One day at school, Annie and her friends gather in awe around a Polyphemus moth in a mason jar. The teacher has accidentally put the moth in too small a jar, so it becomes crippled, unable to spread its wings. The teacher then sets the moth outside on the driveway, where it walks out—seeming, Annie thinks, to be thrilled and excited at its newfound freedom, even though it’s about to die. The moth thus symbolizes the simultaneous energy, power, and fragility of childhood; Annie, too, is learning to become self-sufficient and to encounter the world on her own terms. In some ways, Pittsburgh feels to her like a mason jar—cramped and stifling (even though Dillard does signal that this feeling is perhaps a limitation of Annie’s own ability to think creatively about her home).

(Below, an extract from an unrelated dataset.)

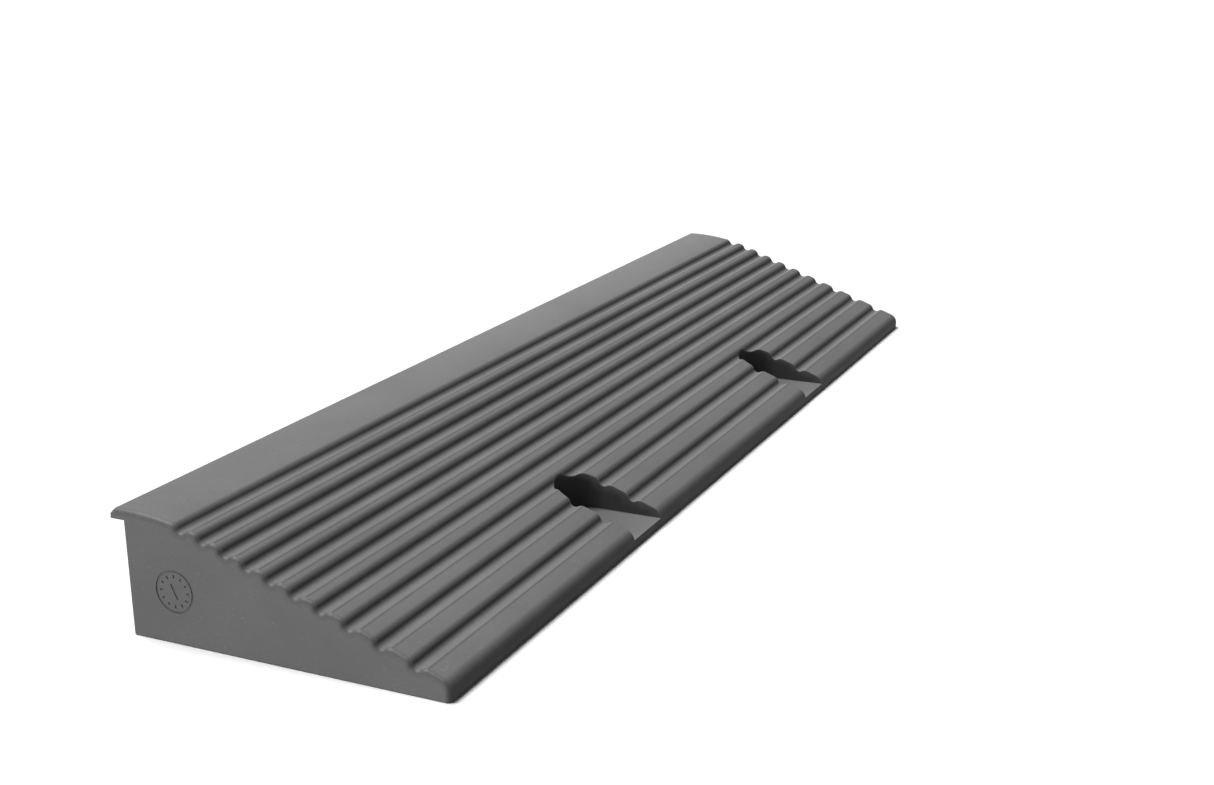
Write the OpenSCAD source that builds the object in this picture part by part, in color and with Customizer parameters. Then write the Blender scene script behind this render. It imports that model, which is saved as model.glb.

Towards the end of the book, Annie imagines her twenty classmates and herself, now about to leave high school, as Polyphemus moths crawling away, unleashed onto the world. She recognizes that she does have the skills and resources to leave home, so she is in a far stronger position than that moth. Nonetheless, its presence in her memory serves as a reminder of how delicate and exhilarating one’s upbringing and education, both informal and formal, can be.
Polyphemus Moth Quotes in An American Childhood
At school I saw a searing sight. It turned me to books; it turned me to jelly; it turned me much later, I suppose, into an early version of a runaway, a scapegrace. It was only a freshly hatched Polyphemus moth crippled because its mason jar was too small.